Das Kultusministerium weist darauf hin, dass jeder strafrechtlich relevante Fall zur Anzeige gebracht werden müsse. In besonders schweren Fällen sei die übergeordnete Behörde oder das Kultusministerium einzuschalten.

Außerdem verweist das Ministerium auf die sogenannten Regionalbeauftragten für Demokratie und Toleranz. Diese stünden als "kompetente Ansprechpartner für Prävention sowie Intervention gegen jedwede Form von Extremismus oder Diskriminierung zur Verfügung".

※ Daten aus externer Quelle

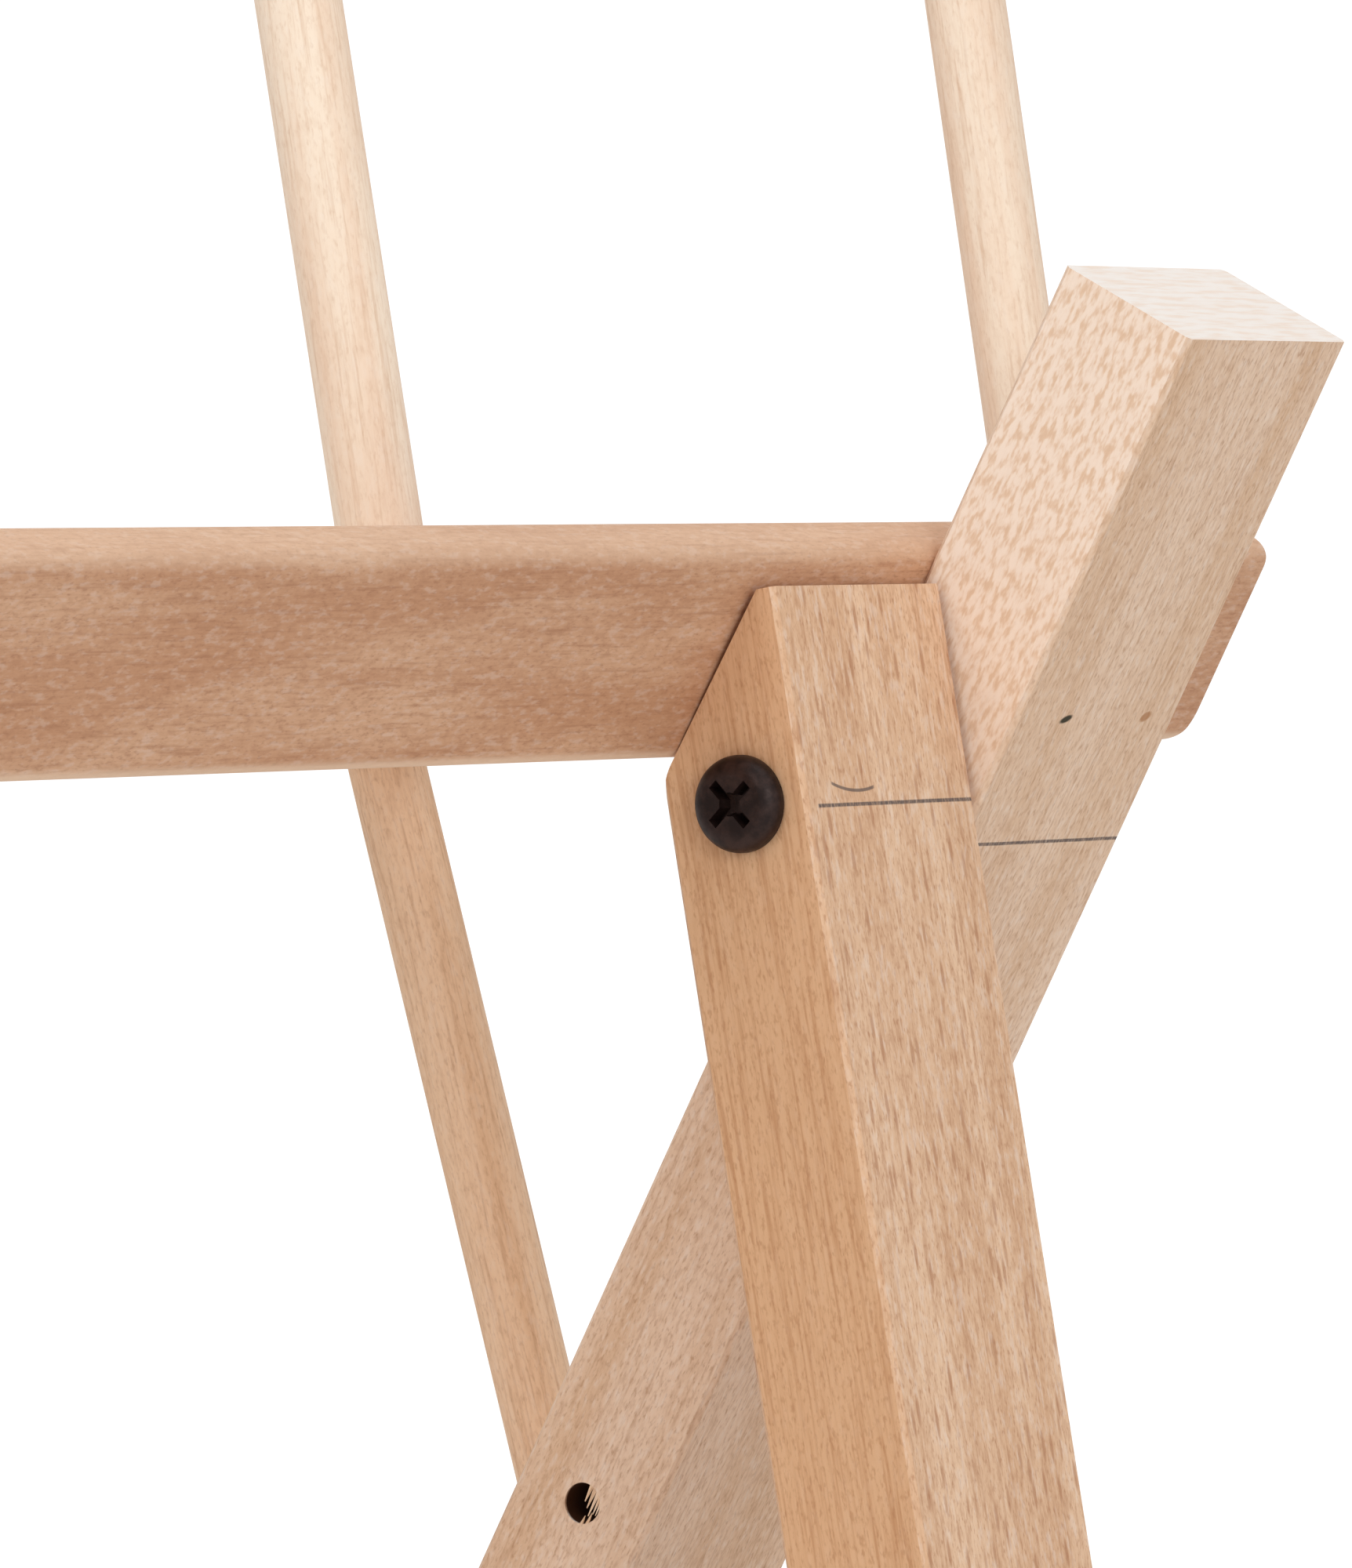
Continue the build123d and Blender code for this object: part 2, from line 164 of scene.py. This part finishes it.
disc = bmesh.new()
bmesh.ops.create_circle(disc, cap_ends=True, radius=2.4, segments=96)
floor_data = bpy.data.meshes.new("floor")
disc.to_mesh(floor_data)
disc.free()
floor = bpy.data.objects.new("floor", floor_data)
bpy.context.scene.collection.objects.link(floor)
floor_paint = Finish("floor_paint")
floor_paint.feed(base_color=(0.86, 0.85, 0.83, 1), roughness=0.8)
floor.data.materials.append(floor_paint.material)

white = (1, 1, 1, 1)
light_given = 0.62
light_seen = 1.1
sky = bpy.data.worlds.new("studio_air")
air = Layout(sky)
air.tree.nodes.remove(air.tree.nodes["Background"])
given = air.node("ShaderNodeBackground", None, {"Color": white, "Strength": light_given})
seen = air.node("ShaderNodeBackground", None, {"Color": white, "Strength": light_seen})
looked_at = air.node("ShaderNodeLightPath", output="Is Camera Ray")
wall = air.node("ShaderNodeMixShader", None, {0: looked_at, 1: given, 2: seen})
air.put(wall, air.tree.nodes["World Output"].inputs["Surface"])
bpy.context.scene.world = sky


def soft_lamp(name, place, power, size):
    """A square area lamp that points at the right-hand pivot from a place measured from it."""
    data = bpy.data.lights.new(name, "AREA")
    data.energy = power
    data.size = size
    lamp = bpy.data.objects.new(name, data)
    lamp.location = right_pivot + Vector(place)
    lamp.rotation_euler = (-Vector(place)).to_track_quat("-Z", "Y").to_euler()
    bpy.context.scene.collection.objects.link(lamp)


soft_lamp("upper_left_lamp", place=(-2.0, 0.3, 1.5), power=17.0, size=1.2)
soft_lamp("front_left_lamp", place=(-1.3, -2.0, 0.7), power=12.0, size=0.8)
soft_lamp("top_lamp", place=(0.1, -0.5, 2.2), power=9.0, size=1.4)


# ---- Long legs ----
# Two sawn and planed beech battens that carry the cross rails on their backs. Their tops are cut
# square and show end grain, painted near white, which is partly painted light from above. The pivot's
# height is marked in pencil across the front of each, and a hole drilled from outside has torn the
# wood where the bit came out on the inner face. Their sides carry painted light above the pivot.
def colour(red, green, blue):
    """A display colour, 0 to 255, as the linear colour that shaders use."""
    return tuple((c / 255) ** 2.2 for c in (red, green, blue)) + (1.0,)


metres_to_mm = (1000, 1000, 1000)


class Beech(Finish):
    """Planed beech. turn lays the grain along z; from there on lengths are in millimetres."""

    line_size = (0.55, 0.55, 13.0)
    speck_size = (0.38, 0.38, 1.1)
    pore_size = (0.8, 0.8, 2.2)
    fleck_cell = (1.5, 1.5, 7.5)
    ring_size = (7.0, 0.9, 400.0)
    facing = (0.6, 0.9)

    # The default end_pale is near white: partly the end grain's own pale tone, partly painted light
    # from above on the cut tops.
    def __init__(self, name, turn, pale, warm, fleck, fleck_amount, cloud=(9.0, 9.0, 150.0),
                 grit=1.0, end_pale=colour(245, 237, 230)):
        super().__init__(name)
        place = self.node("ShaderNodeTexCoord", output="Object")
        facing = self.node("ShaderNodeTexCoord", output="Normal")
        self.grain = self.node("ShaderNodeMapping", {"vector_type": "POINT"},
                               {"Vector": place, "Rotation": turn, "Scale": metres_to_mm})
        turned = self.node("ShaderNodeMapping", {"vector_type": "VECTOR"},
                           {"Vector": facing, "Rotation": turn})
        self.across = [self.node("ShaderNodeSeparateXYZ", None, {0: turned}, i) for i in (0, 1, 2)]
        self.at = [self.node("ShaderNodeSeparateXYZ", None, {0: self.grain}, i) for i in (0, 1, 2)]
        broad = self.noise(self.grain, cloud, 3.0, 0.55)
        self.lines = self.noise(self.grain, self.line_size, 3.0, 0.6)
        self.specks = self.noise(self.grain, self.speck_size, 2.0, 0.6)
        self.pores = self.noise(self.grain, self.pore_size, 2.0, 0.6)
        cells = self.node("ShaderNodeVectorMath", {"operation": "DIVIDE"},
                          {0: self.grain, 1: self.fleck_cell})
        near, pick = (self.node("ShaderNodeTexVoronoi", {"feature": "F1"},
                                {"Vector": cells, "Scale": 1.0}, output)
                      for output in ("Distance", "Color"))
        chosen = self.step(self.node("ShaderNodeSeparateXYZ", None, {0: pick}, 0), 0.15, 0.3)
        self.flecks = (1 - self.step(near, 0.14, 0.34)) * chosen * fleck_amount
        base = self.blend(self.step(broad, 0.36, 0.66), pale, warm)
        lined = self.blend(self.step(self.lines, 0.48, 0.75) * 0.4, base, fleck)
        dotted = self.blend(self.step(self.specks, 0.5, 0.74) * (0.6 * grit), lined, fleck)
        dotted = self.blend(self.step(self.pores, 0.5, 0.7) * (0.32 * grit), dotted, fleck)
        lit = tuple(0.5 * c + 0.5 for c in pale[:3]) + (1.0,)
        dotted = self.blend(self.step(self.pores, 0.5, 0.3) * (0.3 * grit), dotted, lit)
        self.face = self.blend(self.flecks, dotted, fleck)
        rings = self.noise(self.grain, self.ring_size, 2.0, 0.5)
        ends = self.blend(self.step(rings, 0.4, 0.7) * 0.45, end_pale, pale)
        self.face = self.blend(self.step(abs(self.across[2]), 0.75, 0.9), self.face, ends)

    def front(self):
        """A mask of the faces that look forward."""
        return self.step(self.across[1] * -1.0, *self.facing)

    def sides(self):
        """A mask of the faces that look left or right."""
        return self.step(abs(self.across[0]), *self.facing)

    def close(self):
        """Feeds the shader; marks that were drawn on the face come before this."""
        height = self.lines * 0.5 + self.specks * 0.5 - self.flecks * 0.6
        bump = self.node("ShaderNodeBump", None,
                         {"Strength": 0.35, "Distance": 0.00012, "Height": height})
        self.feed(base_color=self.face, roughness=0.5 + self.lines * 0.25, normal=bump)
        self.shader.inputs["Specular IOR Level"].default_value = 0.3
        return self.material


def lay_finish(material, *nodes):
    """Puts one material on CAD parts."""
    for name in nodes:
        part = frame["nodes"][name]
        part.data.materials.clear()
        part.data.materials.append(material)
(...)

Schulleitungen sehen mehrheitlich Social Media als Ursache

86 Prozent der teilnehmenden Schulleitungen geben an, dass der Einfluss von Social Media zu menschen- und demokratiefeindlichen Vorfällen führe. 62 Prozent sehen zudem den gesellschaftlichen Rechtsruck als einen Grund an. Für ein Viertel der Schulleiterinnen und Schulleiter spielt der Konflikt zwischen Israel und Gaza eine Rolle. Nur etwa jede zehnte Schulleitung sieht die Vorfälle als Ausdruck einer Jugend- und Protestkultur oder als Folge der Corona-Zeit. Bei dieser Frage konnten Schulleitungen mehrere Aussagen auswählen.

In der BR-Umfrage wurden die Schulen auch gebeten, die staatliche Unterstützung bei menschen- und demokratiefeindlichen Vorfällen zu benoten. 84 Prozent der Schulleitungen bayerischer Gymnasien und 78 Prozent der Schulleitungen von Realschulen vergeben mehrheitlich die Schulnoten sehr gut, gut oder befriedigend. Ein anderes Bild ergibt sich bei den Mittelschulen: Knapp die Hälfte vergibt die Schulnoten ausreichend, mangelhaft und ungenügend. 18 der teilnehmenden Mittelschulen beurteilen die Unterstützung durch die Staatsregierung mit der Note sechs (ungenügend).

Zur Umfrage

BR Recherche/BR Data verschickte einen Online-Fragebogen direkt an 1.523 Schulleitungen von kommunalen und staatlichen weiterführenden Schulen in Bayern, deren E-Mail-Adresse öffentlich auffindbar war. Die Redaktion ließ sich bei der Erstellung des Fragebogens wissenschaftlich beraten. Der Befragungszeitraum erstreckte sich vom 23. Oktober bis zum 5. November 2025. Die Teilnahme war anonym. Schulen konnten freiwillig Kontaktdaten hinterlassen.

Um die Anonymität der Schulleitungen zu gewährleisten, fragte der BR außer dem Regierungsbezirk keine weiteren Merkmale einer Schule ab. Somit ist nicht nachvollziehbar, ob zum Beispiel anteilig so viele städtisch und ländlich geprägte Schulen an der Befragung teilgenommen haben, wie es dem realen Verhältnis in Bayern entspricht. Die Umfrageergebnisse sind deshalb nicht repräsentativ.

598 Schulen nahmen an der Befragung teil, das entspricht einer Rücklaufquote von 39 Prozent. Nach Schulformen aufgeschlüsselt: 298 der 813 angefragten Mittelschulen, 106 der 277 angefragten Realschulen, 36 der 73 angefragten Fachoberschulen und 158 der 360 angefragten Gymnasien haben den Fragebogen ausgefüllt.